My first pair of Uggs I bought about 25 years ago at a Nordstrom’s in Phoenix.  They were on sale for $29.  Can’t imagine why they didn’t sell well there, but I was sure glad they didn’t.  (At that point, they were functional, not fashionable.)  They changed my life during Minnesota winters.
Nearly three years ago, we saw a young woman in the St. Thomas, USVI, airport wearing them.  Really?  I came here to get away from them.
Polar fleece is the miracle fabric.  I look at historic pictures of inhabitants of Michigan’s Copper Country, where 200 inches of snow was plowed by horses and men during the copper rush in the late 1800s.  Scores of photos show people standing on top of huge snowpiles and of kids being taken to school in sleighs.  (http://digarch.lib.mtu.edu/showbib.aspx?bib_id=598018#)

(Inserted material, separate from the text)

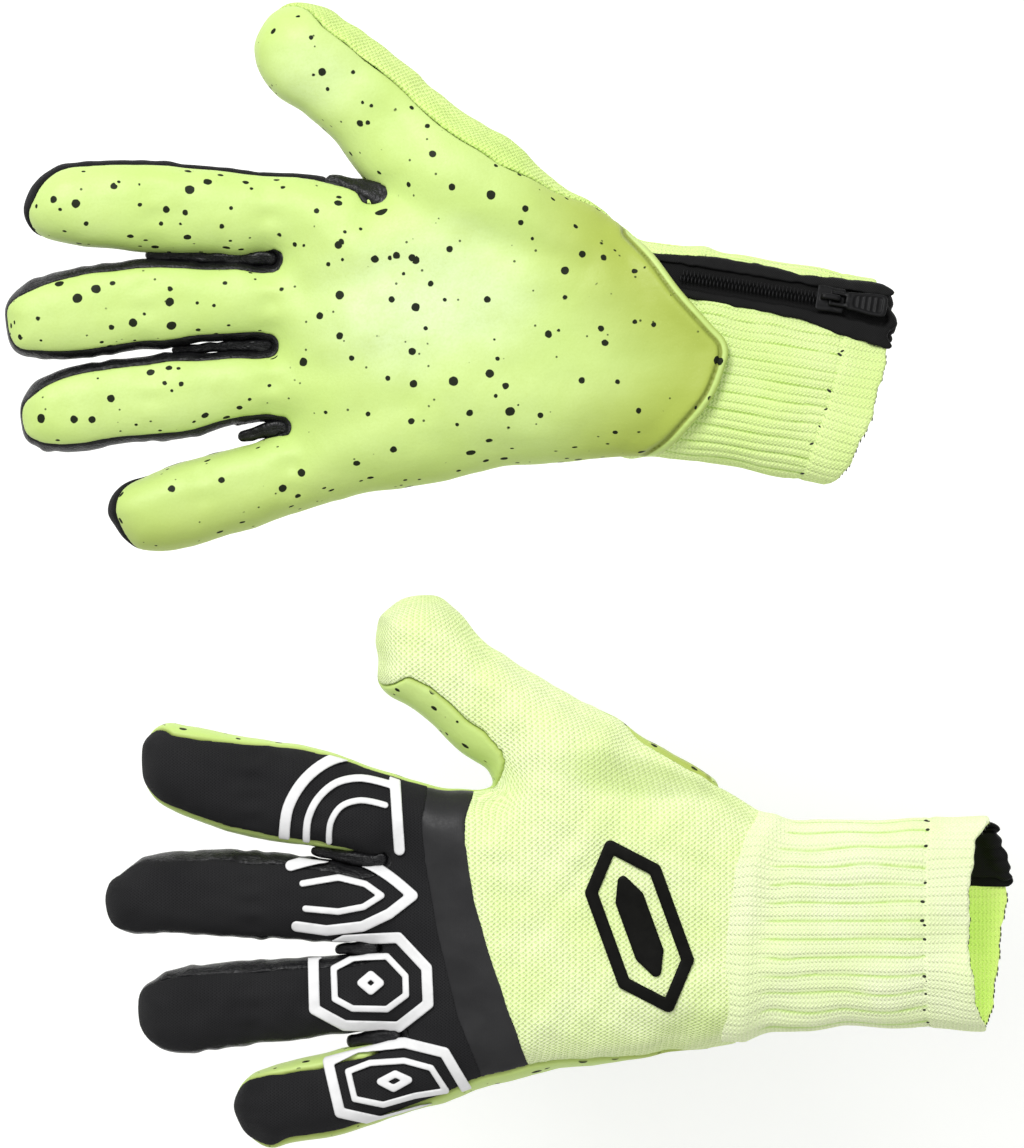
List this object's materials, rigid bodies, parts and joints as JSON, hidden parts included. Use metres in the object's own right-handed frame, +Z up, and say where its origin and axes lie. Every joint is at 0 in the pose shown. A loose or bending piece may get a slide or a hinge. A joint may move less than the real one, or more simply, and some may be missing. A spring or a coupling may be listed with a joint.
{
  "type": "goalkeeper gloves",
  "caption": "Pair of goalkeeper gloves with latex foam palms, black knuckle backs, knitted backs and cuffs, and zipped wrists; fingers, thumbs and zips move.",
  "frame": {"origin": "the middle of the layout of the two gloves, on the plane they lie on", "axes": "+Z up off the plane, fingers towards -X, cuffs towards +X, thumbs towards +Y; the right glove lies palm up on the +Y side, the left glove back up on the -Y side"},
  "size_m": [0.3332, 0.381, 0.0314],
  "materials": {
    "latex_foam": "matt cut latex foam, pale lime with dark specks",
    "lime_knit": "flat knitted polyester, lime",
    "black_knit": "woven stretch textile, black",
    "smooth_band": "smooth coated stretch film, satin black",
    "moulded_badge": "moulded soft plastic, glossy black",
    "zip_tape": "woven tape, black",
    "zip_plastic": "coil teeth, slider and pull, black"
  },
  "bodies": {
    "right_hand": {"right_palm_latex": "latex_foam", "right_back_knit": "lime_knit", "right_knuckle_panel": "black_knit", "right_knuckle_band": "smooth_band", "right_back_badge": "moulded_badge", "right_cuff_knit": "lime_knit", "right_zip_tape": "zip_tape", "right_zip_chain": "zip_plastic"},
    "right_slider": {"right_zip_slider": "zip_plastic"},
    "right_pull": {"right_zip_pull": "zip_plastic"},
    "right_thumb_base": {"right_thumb_base_palm": "latex_foam", "right_thumb_base_back": "lime_knit"},
    "right_thumb_tip": {"right_thumb_tip_palm": "latex_foam", "right_thumb_tip_back": "lime_knit"},
    "right_index_base": {"right_index_base_palm": "latex_foam", "right_index_base_back": "black_knit"},
    "right_index_tip": {"right_index_tip_palm": "latex_foam", "right_index_tip_back": "black_knit"},
    "right_middle_base": {"right_middle_base_palm": "latex_foam", "right_middle_base_back": "black_knit"},
    "right_middle_tip": {"right_middle_tip_palm": "latex_foam", "right_middle_tip_back": "black_knit"},
    "right_ring_base": {"right_ring_base_palm": "latex_foam", "right_ring_base_back": "black_knit"},
    "right_ring_tip": {"right_ring_tip_palm": "latex_foam", "right_ring_tip_back": "black_knit"},
    "right_little_base": {"right_little_base_palm": "latex_foam", "right_little_base_back": "black_knit"},
    "right_little_tip": {"right_little_tip_palm": "latex_foam", "right_little_tip_back": "black_knit"},
    "left_hand": {"left_palm_latex": "latex_foam", "left_back_knit": "lime_knit", "left_knuckle_panel": "black_knit", "left_knuckle_band": "smooth_band", "left_back_badge": "moulded_badge", "left_cuff_knit": "lime_knit", "left_zip_tape": "zip_tape", "left_zip_chain": "zip_plastic"},
    "left_slider": {"left_zip_slider": "zip_plastic"},
    "left_pull": {"left_zip_pull": "zip_plastic"},
    "left_thumb_base": {"left_thumb_base_palm": "latex_foam", "left_thumb_base_back": "lime_knit"},
    "left_thumb_tip": {"left_thumb_tip_palm": "latex_foam", "left_thumb_tip_back": "lime_knit"},
    "left_index_base": {"left_index_base_palm": "latex_foam", "left_index_base_back": "black_knit"},
    "left_index_tip": {"left_index_tip_palm": "latex_foam", "left_index_tip_back": "black_knit"},
    "left_middle_base": {"left_middle_base_palm": "latex_foam", "left_middle_base_back": "black_knit"},
    "left_middle_tip": {"left_middle_tip_palm": "latex_foam", "left_middle_tip_back": "black_knit"},
    "left_ring_base": {"left_ring_base_palm": "latex_foam", "left_ring_base_back": "black_knit"},
    "left_ring_tip": {"left_ring_tip_palm": "latex_foam", "left_ring_tip_back": "black_knit"},
    "left_little_base": {"left_little_base_palm": "latex_foam", "left_little_base_back": "black_knit"},
    "left_little_tip": {"left_little_tip_palm": "latex_foam", "left_little_tip_back": "black_knit"}
  },
  "joints": [
    {"name": "right_thumb_flex", "type": "hinge", "parent": "right_hand", "child": "right_thumb_base", "pos_m": [-0.02963, 0.1432, 0.0258], "axis": [0.6541, 0.7564, 0], "range_deg": [0, 50]},
    {"name": "right_thumb_curl", "type": "hinge", "parent": "right_thumb_base", "child": "right_thumb_tip", "pos_m": [-0.05257, 0.16303, 0.0258], "axis": [0.6541, 0.7564, 0], "range_deg": [0, 50]},
    {"name": "right_index_flex", "type": "hinge", "parent": "right_hand", "child": "right_index_base", "pos_m": [-0.07988, 0.1214, 0.0242], "axis": [0, 1, 0], "range_deg": [0, 70]},
    {"name": "right_index_curl", "type": "hinge", "parent": "right_index_base", "child": "right_index_tip", "pos_m": [-0.11563, 0.1224, 0.0242], "axis": [0, 1, 0], "range_deg": [0, 70]},
    {"name": "right_middle_flex", "type": "hinge", "parent": "right_hand", "child": "right_middle_base", "pos_m": [-0.07883, 0.0912, 0.0242], "axis": [0, 1, 0], "range_deg": [0, 70]},
    {"name": "right_middle_curl", "type": "hinge", "parent": "right_middle_base", "child": "right_middle_tip", "pos_m": [-0.11863, 0.0895, 0.0242], "axis": [0, 1, 0], "range_deg": [0, 70]},
    {"name": "right_ring_flex", "type": "hinge", "parent": "right_hand", "child": "right_ring_base", "pos_m": [-0.07883, 0.0628, 0.0242], "axis": [0, 1, 0], "range_deg": [0, 70]},
    {"name": "right_ring_curl", "type": "hinge", "parent": "right_ring_base", "child": "right_ring_tip", "pos_m": [-0.11663, 0.0583, 0.0242], "axis": [0, 1, 0], "range_deg": [0, 70]},
    {"name": "right_little_flex", "type": "hinge", "parent": "right_hand", "child": "right_little_base", "pos_m": [-0.07213, 0.0341, 0.0242], "axis": [0, 1, 0], "range_deg": [0, 70]},
    {"name": "right_little_curl", "type": "hinge", "parent": "right_little_base", "child": "right_little_tip", "pos_m": [-0.09963, 0.0247, 0.0242], "axis": [0, 1, 0], "range_deg": [0, 70]},
    {"name": "right_zip_run", "type": "slide", "parent": "right_hand", "child": "right_slider", "axis": [-0.9863, 0.165, 0], "range_m": [0, 0.04]},
    {"name": "right_pull_turn", "type": "hinge", "parent": "right_slider", "child": "right_pull", "pos_m": [0.11034, 0.09228, 0.02776], "axis": [-0.1568, -0.9369, 0.3123], "range_deg": [0, 155]},
    {"name": "left_thumb_flex", "type": "hinge", "parent": "left_hand", "child": "left_thumb_base", "pos_m": [0.00657, -0.0518, -0.0002], "axis": [-0.5898, -0.8075, 0], "range_deg": [0, 50]},
    {"name": "left_thumb_curl", "type": "hinge", "parent": "left_thumb_base", "child": "left_thumb_tip", "pos_m": [-0.01828, -0.03365, -0.0002], "axis": [-0.5898, -0.8075, 0], "range_deg": [0, 50]},
    {"name": "left_index_flex", "type": "hinge", "parent": "left_hand", "child": "left_index_base", "pos_m": [-0.04533, -0.0801, -0.0002], "axis": [0, -1, 0], "range_deg": [0, 70]},
    {"name": "left_index_curl", "type": "hinge", "parent": "left_index_base", "child": "left_index_tip", "pos_m": [-0.08263, -0.0712, -0.0002], "axis": [0, -1, 0], "range_deg": [0, 70]},
    {"name": "left_middle_flex", "type": "hinge", "parent": "left_hand", "child": "left_middle_base", "pos_m": [-0.04433, -0.1104, -0.0002], "axis": [0, -1, 0], "range_deg": [0, 70]},
    {"name": "left_middle_curl", "type": "hinge", "parent": "left_middle_base", "child": "left_middle_tip", "pos_m": [-0.08663, -0.1081, -0.0002], "axis": [0, -1, 0], "range_deg": [0, 70]},
    {"name": "left_ring_flex", "type": "hinge", "parent": "left_hand", "child": "left_ring_base", "pos_m": [-0.04373, -0.1398, -0.0002], "axis": [0, -1, 0], "range_deg": [0, 70]},
    {"name": "left_ring_curl", "type": "hinge", "parent": "left_ring_base", "child": "left_ring_tip", "pos_m": [-0.08213, -0.1436, -0.0002], "axis": [0, -1, 0], "range_deg": [0, 70]},
    {"name": "left_little_flex", "type": "hinge", "parent": "left_hand", "child": "left_little_base", "pos_m": [-0.03563, -0.1683, -0.0002], "axis": [0, -1, 0], "range_deg": [0, 70]},
    {"name": "left_little_curl", "type": "hinge", "parent": "left_little_base", "child": "left_little_tip", "pos_m": [-0.06113, -0.1755, -0.0002], "axis": [0, -1, 0], "range_deg": [0, 70]},
    {"name": "left_zip_run", "type": "slide", "parent": "left_hand", "child": "left_slider", "axis": [-1, 0, 0], "range_m": [0, 0.04]},
    {"name": "left_pull_turn", "type": "hinge", "parent": "left_slider", "child": "left_pull", "pos_m": [0.13697, -0.09118, 0.00295], "axis": [0, 0.95, 0.3123], "range_deg": [0, 155]},
    {"name": "pair_apart", "type": "slide", "parent": "right_hand", "child": "left_hand", "axis": [0, -1, 0], "range_m": [0, 0.12]}
  ],
  "couplings": [
    {"joint": "right_thumb_curl", "follows": "right_thumb_flex", "ratio": 1},
    {"joint": "right_index_curl", "follows": "right_index_flex", "ratio": 1},
    {"joint": "right_middle_curl", "follows": "right_middle_flex", "ratio": 1},
    {"joint": "right_ring_curl", "follows": "right_ring_flex", "ratio": 1},
    {"joint": "right_little_curl", "follows": "right_little_flex", "ratio": 1},
    {"joint": "left_thumb_curl", "follows": "left_thumb_flex", "ratio": 1},
    {"joint": "left_index_curl", "follows": "left_index_flex", "ratio": 1},
    {"joint": "left_middle_curl", "follows": "left_middle_flex", "ratio": 1},
    {"joint": "left_ring_curl", "follows": "left_ring_flex", "ratio": 1},
    {"joint": "left_little_curl", "follows": "left_little_flex", "ratio": 1}
  ]
}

“How did they do it without polar fleece?” I always find myself asking.  They had wool.  And no sheepskin boots.  Miserable.
Local tourism folks will hate me for this, but the winters here are oh so much more bearable if you can get out for a week and go way south.  Someplace where you can put the boots, hat, mittens, coat and scarf, sweaters and long pants and heavy socks away.  Where you can swim, lounge and live in a swimsuit for a few days.
Some years, I’ve been lucky enough to do it. 

But if that’s not possible, at least I will have my dreams.